Category: renewal

  • Easter Traditions Evolve

    A recent conversation with several friends who are also lapsed Catholics got me thinking about Easter’s significance in my life. Why do I still celebrate it when I no longer attend Mass? 

    Ties to my childhood faith remain, although they have thinned and frayed. I’m at a loss to explain why I still feel that religious tug, but I do. 

    Some of the symbols associated with Easter have an even stronger pull: the natural world coming back to life in spring, daffodil and tulip bulbs blooming after lying dormant for months, and eggs representing new life. The idea of yearly rebirth and renewal resonates with me.

    Maintaining an Easter tradition also matters to me, because it ties my small family to past generations.

    Even though much of Easter’s religious meaning has faded for me, I feel a connection to my heritage and to the natural world. This Sunday my family will gather, eat a more elaborate meal than usual, and I’ll add a bouquet of spring flowers to the table. I won’t wear special Easter clothes

    but our grandchildren might—mostly because it’s fun for their mothers to buy cute outfits. My granddaughters are too young to understand the idea of gathering pretty dyed eggs, so they’ll get small toys, and only the adults will get candy eggs.

    Our celebration is not all past generations would have done, but it’s right for me.

  • Cultivating Hope

    Lately, I have been struggling to feel optimistic. The Ukraine invasion is heavy on my mind. In the big world, there are many other pressing problems (you know the list). Yet I want to be hopeful. In fact, I kind of insist on it. 

    I have been heartened by the astonishing global reaction to the Russian invasion. 

    I also remind myself that historically, when cataclysmic events have changed the world order, sometimes positive change happens too. It may be that having been through something terrible, people vow, “Never again,” as the Greatest Generation did after WWII. Their commitment to preventing more world wars held for decades, not perfectly, but mostly. Taking the long view gives me hope.

    I strive for perspective and balance. I remind myself my own life is fine. But sometimes I backslide into overwhelm: How can we find lasting peace, address the climate crisis, shore up our democracy, and so much more? It all feels insoluble. What can one person do? 

    What I finally come to is, what other choice do we have?

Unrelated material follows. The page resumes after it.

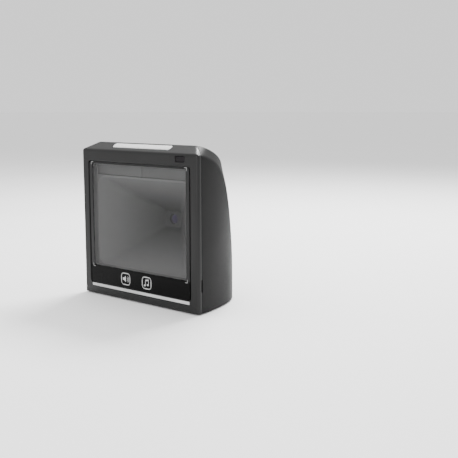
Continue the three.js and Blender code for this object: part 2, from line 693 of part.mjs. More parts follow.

We have to keep trying to change and improve the world. And that means hoping.

    Howard Zinn, in “The Optimism of Uncertainty” expresses what I believe better than I can—

    To be hopeful in bad times is based on the fact that human history is a history not only of cruelty, but also of compassion, sacrifice, courage, kindness. If we see only the worst, it destroys our capacity to do something. 

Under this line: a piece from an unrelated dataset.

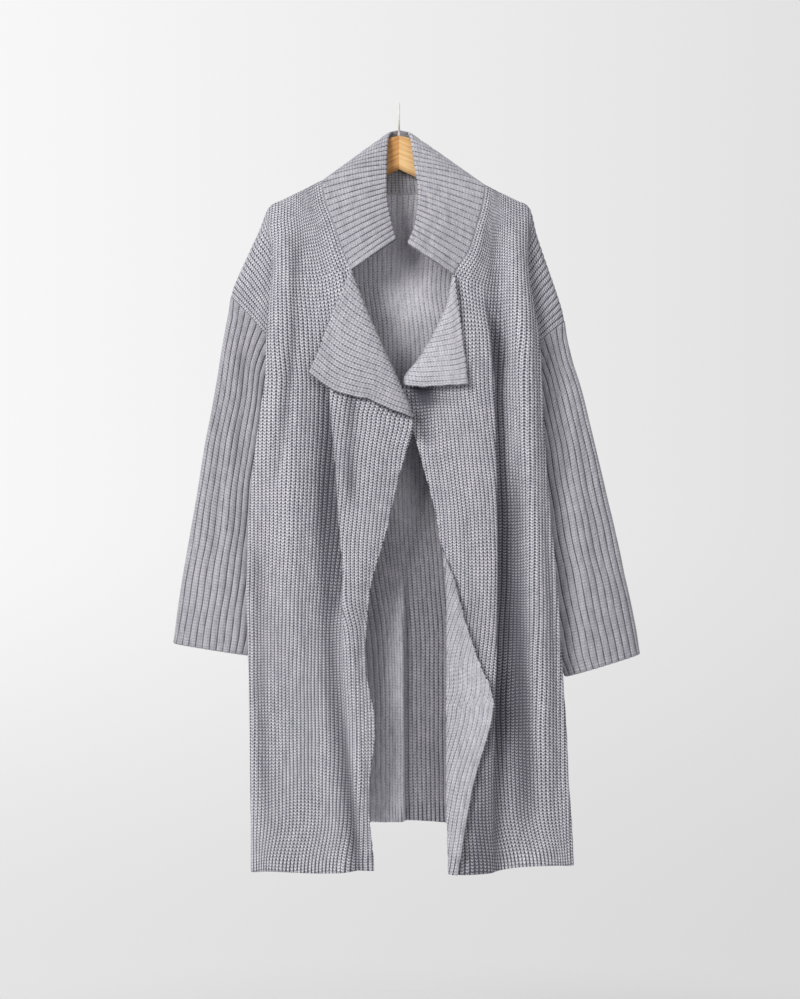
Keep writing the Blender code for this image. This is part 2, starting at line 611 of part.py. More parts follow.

    If we remember those times and places—and there are so many—where people have behaved magnificently, this gives us the energy to act, and at least the possibility of sending this spinning top of a world in a different direction. 

    And if we do act, in however small a way, we don’t have to wait for some grand utopian future. To live now as we think human beings should live, in defiance of all that is bad around us, is itself a marvelous victory.

  • Immortalized

    I don’t know the women who crocheted this lace doily and antimacassar, but I think I understand something about them.

    A century ago, maybe she saw a doily pattern with a wheat motif in a magazine and made it on a lark—the same impulse that has led me to make a quilted pin cushion, add a mosaic to a small box, decorate a shirt with reverse embroidery, and so many other projects. I was curious about the process and making stuff is fun. Most of the time I’m only trying to please myself, so it doesn’t matter if my creative ventures are one-and-done. 

    Whoever made the antimacassar might have been more invested. Perhaps she spent weeks one winter, creating the elaborate design, a piece she’d be proud of. She could have spread a towel across the back of a chair to keep off her husband’s macassar hair oil when he leaned back for a snooze. Instead, she made something pretty. I understand the impulse—if you’re going to see it every day, why not have something pleasing? Maybe detailed crochet was her art form, like pottery and quilting are mine. 

    When I told a friend about a minor project to machine embroider some muslin towels, she said, “You’re so creative.” I balked, “There are so many people who are wildly creative and talented. I’m a dabbler.” She insisted, “Say yes. And thank you.” My friend is right about me, but sometimes it’s hard to own this urge. Easy to downplay or dismiss creativity that’s expressed everyday things. 

    I squint into the future and imagine someone picking up a quilt or ceramic bowl I’ve made. She or he might find a different purpose for it—cut the quilt into placemats, hammer the bowl into bits for a mosaic, or some other project I can’t even imagine. If my things get repurposed, I won’t feel disrespected at all. They were fun to make. They pleased me. They don’t have to last or be cherished like museum pieces. Maybe like me, this future creator will wonder about the person who originated it.

    In the pottery studio, when I spread the doily and antimacassar onto clay and transfer the lacy patterns with a rolling pin, I’ll admire the craftsmanship, patience, and skill needed to make them. Those women and their work will be acknowledged and celebrated in mine. Immortalized.